# Seasoning After Pull



## matts (Jul 8, 2011)

I have been experimenting with adding some seasoning after the pork has been pulled.  I usually mix up the separated juices with some cider vinegar but an episode of Diners, Drive-Ins & Dives showed a guy in the Carolinas adding his rub afterwards.  From what I have noticed in my experiments, the seasonings I have been trying almost ruin the meat right away.  But the next day after everything has soaked in, it really added some great flavor.  I am wondering if anyone else does this and what are the primary spices you use?


----------



## fpnmf (Jul 8, 2011)

Here's what I use!!

http://www.smokingmeatforums.com/wiki/finishing-sauce-for-pulled-pork-by-soflaquer  

  Craig


----------



## gotarace (Jul 8, 2011)

fpnmf said:


> Here's what I use!!
> 
> http://www.smokingmeatforums.com/wiki/finishing-sauce-for-pulled-pork-by-soflaquer
> 
> Craig


X2 This is a excellent finish sauce...give it a try.


----------



## jjwdiver (Jul 8, 2011)

If I'm doing a butt...I set aside the really hardened bark and chop it up real fine and mix back into the pulled meat, sprinkle on some more of the rub and let it sit for a while.  The next day for me was always the best taste, I thought. Gave the meat time to mix well with the spices and gave me time to get over the 2nd hand smoke (like being in a stinky room, you tend to get used to it until you leave for a while and come back)


----------



## raptor700 (Jul 8, 2011)

I have tried the seasonings and had the some outcome.

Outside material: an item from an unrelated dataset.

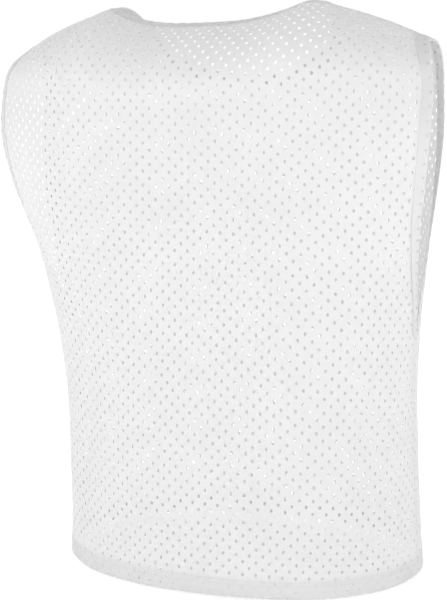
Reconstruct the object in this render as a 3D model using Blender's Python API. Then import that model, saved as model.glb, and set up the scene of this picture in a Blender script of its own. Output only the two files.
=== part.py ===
"""Sleeveless training bib of open-hole mesh cloth, hollow, in the form that it has when worn.

Metres, +Z up. The front faces -Y and the wearer's left is +X. The origin is midway between the two
high shoulder points, which is where the wearer holds the bib up.

Each place on a panel has two fabric coordinates, measured on the cloth laid flat. s runs across the
panel from its centre line, positive towards the wearer's left, and t runs up from the hem. point()
turns them into a place on the panel's outer face. The panels and the bands all take their points
from it, so they follow one another.
"""

from collections import namedtuple

import bpy
import numpy as np

# Cut of the bib
LENGTH = 0.600  # from the hem straight up to the high shoulder points
UNDERARM = 0.268  # t of the top end of the side seams
SHOULDER_TIP = 0.2372  # s of the outer end of the shoulder seams
NECK_HALF = 0.107  # half the width of the neck opening
NECK_LOW = {"back": 0.613, "front": 0.528}  # t of the neckline on the centre line
NECK_SQUARE = {"back": 0.0, "front": 0.5}  # 0 for an elliptical half, 0.5 for the squarest

# Cloth, bands and hem
WALL = 0.0012
HEM_WALL = 0.0022  # the hem is the same cloth, turned up inside
HEM_DEPTH = 0.020
BAND_WALL = 0.0022
BAND_WIDTH = 0.012
BAND_PROUD = 0.0005  # how far a band stands out from the panel's outer face
SEAM_GAP = 0.0005

ARMHOLE_RADIUS = 0.008  # height of the rounding at the bottom of an armhole
TIP_BLEND = 0.030  # the bands turn in line with the shoulder seam over this length

# How far the cloth's turn draws the shoulder seam in, for each metre cubed of s
SHOULDER_PULL = 0.80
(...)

I use the finishing sauce now and it works great.


----------



## smoking gun (Jul 8, 2011)

I do use soflaquer's finishing sauce but before I smoke the meat I mix some apple juice with some of my rub, mix it well so it dissolves into the juice, then inject into the meat a several places. Wrap it in plastic wrap and back into the fridge for a couple hours at least.  I also score the fat cap and add extra rub on top then smoke fat cap up.


----------



## matts (Jul 8, 2011)

Thanks for the tips and the recipe.  I will definitely be doing that one next.


----------



## SmokinAl (Jul 9, 2011)

Most of us use the same sauce. It's hard to beat.


----------



## meateater (Jul 10, 2011)

I use the dripping after I skim the fat.


----------